# Given data:
- - -

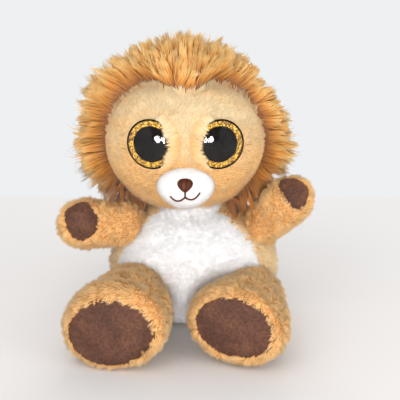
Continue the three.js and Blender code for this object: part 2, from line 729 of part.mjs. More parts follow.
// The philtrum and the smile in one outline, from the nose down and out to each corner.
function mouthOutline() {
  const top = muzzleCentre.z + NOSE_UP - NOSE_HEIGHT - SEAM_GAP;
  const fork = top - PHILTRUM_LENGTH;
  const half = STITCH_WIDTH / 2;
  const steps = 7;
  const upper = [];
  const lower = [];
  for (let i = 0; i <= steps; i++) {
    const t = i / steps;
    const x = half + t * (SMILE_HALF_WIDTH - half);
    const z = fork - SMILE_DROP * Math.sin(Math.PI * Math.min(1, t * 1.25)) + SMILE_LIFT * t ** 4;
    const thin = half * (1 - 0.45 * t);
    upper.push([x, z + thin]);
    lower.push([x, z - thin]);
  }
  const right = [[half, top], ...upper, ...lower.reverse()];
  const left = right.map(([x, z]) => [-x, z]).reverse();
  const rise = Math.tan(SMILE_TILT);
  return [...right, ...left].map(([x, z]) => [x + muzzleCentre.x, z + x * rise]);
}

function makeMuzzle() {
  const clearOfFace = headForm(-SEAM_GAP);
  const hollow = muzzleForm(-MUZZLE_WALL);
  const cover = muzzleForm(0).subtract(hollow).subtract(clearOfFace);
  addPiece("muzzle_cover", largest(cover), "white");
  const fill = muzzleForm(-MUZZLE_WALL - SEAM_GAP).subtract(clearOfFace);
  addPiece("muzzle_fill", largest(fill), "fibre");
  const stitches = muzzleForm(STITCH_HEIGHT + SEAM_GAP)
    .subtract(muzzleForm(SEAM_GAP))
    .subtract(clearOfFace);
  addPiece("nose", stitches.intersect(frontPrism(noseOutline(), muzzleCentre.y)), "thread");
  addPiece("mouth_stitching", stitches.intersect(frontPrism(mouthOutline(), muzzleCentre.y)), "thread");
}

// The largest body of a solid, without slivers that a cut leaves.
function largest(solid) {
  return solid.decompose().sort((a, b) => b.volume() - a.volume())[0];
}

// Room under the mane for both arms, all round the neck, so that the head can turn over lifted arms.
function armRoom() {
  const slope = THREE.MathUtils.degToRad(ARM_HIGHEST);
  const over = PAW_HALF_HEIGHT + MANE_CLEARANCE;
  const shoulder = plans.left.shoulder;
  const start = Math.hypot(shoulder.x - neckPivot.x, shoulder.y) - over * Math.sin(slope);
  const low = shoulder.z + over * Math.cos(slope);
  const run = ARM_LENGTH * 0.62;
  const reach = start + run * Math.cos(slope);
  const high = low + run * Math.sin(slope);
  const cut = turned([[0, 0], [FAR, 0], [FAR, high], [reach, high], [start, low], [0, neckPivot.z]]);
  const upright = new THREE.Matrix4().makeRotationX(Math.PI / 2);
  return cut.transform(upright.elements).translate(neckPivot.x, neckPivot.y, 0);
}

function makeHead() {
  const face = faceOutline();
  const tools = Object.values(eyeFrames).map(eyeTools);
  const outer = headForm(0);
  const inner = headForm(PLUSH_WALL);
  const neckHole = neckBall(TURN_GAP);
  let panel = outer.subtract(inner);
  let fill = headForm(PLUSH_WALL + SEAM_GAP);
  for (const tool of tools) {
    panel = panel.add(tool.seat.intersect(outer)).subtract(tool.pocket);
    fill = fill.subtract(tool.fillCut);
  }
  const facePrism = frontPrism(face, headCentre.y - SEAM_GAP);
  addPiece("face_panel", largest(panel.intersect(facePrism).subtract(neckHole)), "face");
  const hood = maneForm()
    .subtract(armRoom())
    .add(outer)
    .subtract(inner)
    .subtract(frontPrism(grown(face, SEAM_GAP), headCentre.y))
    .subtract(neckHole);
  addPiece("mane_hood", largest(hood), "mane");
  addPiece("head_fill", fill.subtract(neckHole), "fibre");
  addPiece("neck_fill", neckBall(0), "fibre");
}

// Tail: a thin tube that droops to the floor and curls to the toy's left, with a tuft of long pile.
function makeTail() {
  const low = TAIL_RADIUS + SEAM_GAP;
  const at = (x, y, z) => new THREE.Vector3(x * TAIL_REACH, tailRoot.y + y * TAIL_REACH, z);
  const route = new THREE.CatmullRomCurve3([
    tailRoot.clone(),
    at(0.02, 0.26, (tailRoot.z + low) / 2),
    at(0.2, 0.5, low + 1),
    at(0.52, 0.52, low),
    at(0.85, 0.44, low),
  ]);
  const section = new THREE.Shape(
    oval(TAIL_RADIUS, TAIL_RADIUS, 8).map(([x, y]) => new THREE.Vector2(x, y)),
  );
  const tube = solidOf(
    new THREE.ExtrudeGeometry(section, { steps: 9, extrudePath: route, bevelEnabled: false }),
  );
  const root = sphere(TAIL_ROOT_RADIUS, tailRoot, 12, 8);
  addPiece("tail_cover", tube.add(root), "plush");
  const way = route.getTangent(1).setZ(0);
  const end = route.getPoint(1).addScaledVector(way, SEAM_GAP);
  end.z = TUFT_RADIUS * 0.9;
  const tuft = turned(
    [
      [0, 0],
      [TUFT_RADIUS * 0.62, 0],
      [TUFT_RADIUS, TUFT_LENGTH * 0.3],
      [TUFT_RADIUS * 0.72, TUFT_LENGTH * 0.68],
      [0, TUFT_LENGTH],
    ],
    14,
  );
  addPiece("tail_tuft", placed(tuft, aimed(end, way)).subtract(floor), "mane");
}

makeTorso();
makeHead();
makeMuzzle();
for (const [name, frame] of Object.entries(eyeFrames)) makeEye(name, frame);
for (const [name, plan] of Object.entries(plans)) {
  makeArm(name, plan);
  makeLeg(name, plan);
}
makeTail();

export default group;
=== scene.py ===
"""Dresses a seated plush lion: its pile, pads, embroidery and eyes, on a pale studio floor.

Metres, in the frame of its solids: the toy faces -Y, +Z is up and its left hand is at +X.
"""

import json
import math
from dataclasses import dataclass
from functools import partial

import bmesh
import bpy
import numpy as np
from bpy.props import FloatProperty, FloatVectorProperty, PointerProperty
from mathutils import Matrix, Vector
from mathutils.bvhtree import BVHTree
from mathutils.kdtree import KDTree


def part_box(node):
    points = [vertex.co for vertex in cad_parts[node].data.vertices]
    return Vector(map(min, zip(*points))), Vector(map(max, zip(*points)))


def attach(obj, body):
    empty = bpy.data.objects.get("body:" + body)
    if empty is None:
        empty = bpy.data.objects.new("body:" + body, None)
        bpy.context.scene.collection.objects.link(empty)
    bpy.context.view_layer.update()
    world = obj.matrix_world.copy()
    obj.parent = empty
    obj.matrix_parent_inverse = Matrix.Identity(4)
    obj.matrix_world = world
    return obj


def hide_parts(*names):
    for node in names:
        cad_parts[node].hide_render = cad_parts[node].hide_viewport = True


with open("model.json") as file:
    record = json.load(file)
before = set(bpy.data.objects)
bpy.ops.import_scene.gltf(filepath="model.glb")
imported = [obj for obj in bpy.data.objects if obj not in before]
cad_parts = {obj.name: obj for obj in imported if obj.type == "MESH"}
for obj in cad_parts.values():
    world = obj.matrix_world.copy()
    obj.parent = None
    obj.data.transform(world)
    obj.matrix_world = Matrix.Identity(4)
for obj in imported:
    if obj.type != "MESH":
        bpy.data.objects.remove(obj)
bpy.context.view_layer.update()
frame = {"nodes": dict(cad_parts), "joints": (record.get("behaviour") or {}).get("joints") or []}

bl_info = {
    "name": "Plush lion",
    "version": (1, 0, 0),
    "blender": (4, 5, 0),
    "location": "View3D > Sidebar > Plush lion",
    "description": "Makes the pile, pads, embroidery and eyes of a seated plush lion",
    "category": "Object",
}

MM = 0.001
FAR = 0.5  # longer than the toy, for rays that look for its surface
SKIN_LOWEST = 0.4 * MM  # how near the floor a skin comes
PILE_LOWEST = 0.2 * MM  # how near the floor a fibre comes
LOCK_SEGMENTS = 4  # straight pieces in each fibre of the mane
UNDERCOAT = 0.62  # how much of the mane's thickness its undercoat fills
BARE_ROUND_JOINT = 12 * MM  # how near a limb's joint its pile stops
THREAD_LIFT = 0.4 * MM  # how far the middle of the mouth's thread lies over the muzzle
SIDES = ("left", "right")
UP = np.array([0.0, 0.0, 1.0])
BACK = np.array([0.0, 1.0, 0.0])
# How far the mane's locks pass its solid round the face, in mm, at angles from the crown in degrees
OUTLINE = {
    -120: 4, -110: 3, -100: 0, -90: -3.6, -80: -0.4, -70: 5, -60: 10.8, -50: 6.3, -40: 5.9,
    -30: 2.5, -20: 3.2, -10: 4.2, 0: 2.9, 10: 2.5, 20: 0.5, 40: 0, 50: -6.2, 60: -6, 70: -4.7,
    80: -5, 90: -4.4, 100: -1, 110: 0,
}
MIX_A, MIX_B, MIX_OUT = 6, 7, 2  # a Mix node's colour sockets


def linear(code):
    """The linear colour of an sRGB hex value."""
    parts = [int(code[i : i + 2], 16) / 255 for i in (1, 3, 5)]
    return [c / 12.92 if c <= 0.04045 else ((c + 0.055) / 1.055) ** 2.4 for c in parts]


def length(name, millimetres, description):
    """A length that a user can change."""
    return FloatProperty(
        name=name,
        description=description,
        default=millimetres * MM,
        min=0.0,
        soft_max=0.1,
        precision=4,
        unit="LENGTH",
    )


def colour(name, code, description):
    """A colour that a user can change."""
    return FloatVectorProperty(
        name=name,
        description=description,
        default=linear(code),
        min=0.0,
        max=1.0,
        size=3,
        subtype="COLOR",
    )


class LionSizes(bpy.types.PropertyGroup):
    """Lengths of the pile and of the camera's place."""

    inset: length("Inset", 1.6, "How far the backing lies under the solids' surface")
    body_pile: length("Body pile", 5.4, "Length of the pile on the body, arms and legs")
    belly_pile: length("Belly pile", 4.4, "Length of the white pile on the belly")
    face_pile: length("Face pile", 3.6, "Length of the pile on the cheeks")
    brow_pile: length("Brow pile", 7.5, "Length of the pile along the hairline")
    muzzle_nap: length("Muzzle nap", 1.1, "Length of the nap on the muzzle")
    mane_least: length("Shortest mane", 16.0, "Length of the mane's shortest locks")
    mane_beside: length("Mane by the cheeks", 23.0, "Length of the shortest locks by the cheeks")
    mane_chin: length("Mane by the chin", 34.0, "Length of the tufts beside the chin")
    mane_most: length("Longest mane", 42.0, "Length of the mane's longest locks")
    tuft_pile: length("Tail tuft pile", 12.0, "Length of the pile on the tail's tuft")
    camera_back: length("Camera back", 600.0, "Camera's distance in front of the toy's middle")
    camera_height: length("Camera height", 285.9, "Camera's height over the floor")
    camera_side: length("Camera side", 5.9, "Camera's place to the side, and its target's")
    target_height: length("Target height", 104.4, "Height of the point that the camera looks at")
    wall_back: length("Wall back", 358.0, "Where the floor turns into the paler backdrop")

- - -

# The problem:
Reproduce exactly the lines from the one containing "makeTorso();" through the one containing "bpy.data.objects.remove(obj)", inclusive, and nothing else.

# Reply:
makeTorso();
makeHead();
makeMuzzle();
for (const [name, frame] of Object.entries(eyeFrames)) makeEye(name, frame);
for (const [name, plan] of Object.entries(plans)) {
  makeArm(name, plan);
  makeLeg(name, plan);
}
makeTail();

export default group;
=== scene.py ===
"""Dresses a seated plush lion: its pile, pads, embroidery and eyes, on a pale studio floor.

Metres, in the frame of its solids: the toy faces -Y, +Z is up and its left hand is at +X.
"""

import json
import math
from dataclasses import dataclass
from functools import partial

import bmesh
import bpy
import numpy as np
from bpy.props import FloatProperty, FloatVectorProperty, PointerProperty
from mathutils import Matrix, Vector
from mathutils.bvhtree import BVHTree
from mathutils.kdtree import KDTree


def part_box(node):
    points = [vertex.co for vertex in cad_parts[node].data.vertices]
    return Vector(map(min, zip(*points))), Vector(map(max, zip(*points)))


def attach(obj, body):
    empty = bpy.data.objects.get("body:" + body)
    if empty is None:
        empty = bpy.data.objects.new("body:" + body, None)
        bpy.context.scene.collection.objects.link(empty)
    bpy.context.view_layer.update()
    world = obj.matrix_world.copy()
    obj.parent = empty
    obj.matrix_parent_inverse = Matrix.Identity(4)
    obj.matrix_world = world
    return obj


def hide_parts(*names):
    for node in names:
        cad_parts[node].hide_render = cad_parts[node].hide_viewport = True


with open("model.json") as file:
    record = json.load(file)
before = set(bpy.data.objects)
bpy.ops.import_scene.gltf(filepath="model.glb")
imported = [obj for obj in bpy.data.objects if obj not in before]
cad_parts = {obj.name: obj for obj in imported if obj.type == "MESH"}
for obj in cad_parts.values():
    world = obj.matrix_world.copy()
    obj.parent = None
    obj.data.transform(world)
    obj.matrix_world = Matrix.Identity(4)
for obj in imported:
    if obj.type != "MESH":
        bpy.data.objects.remove(obj)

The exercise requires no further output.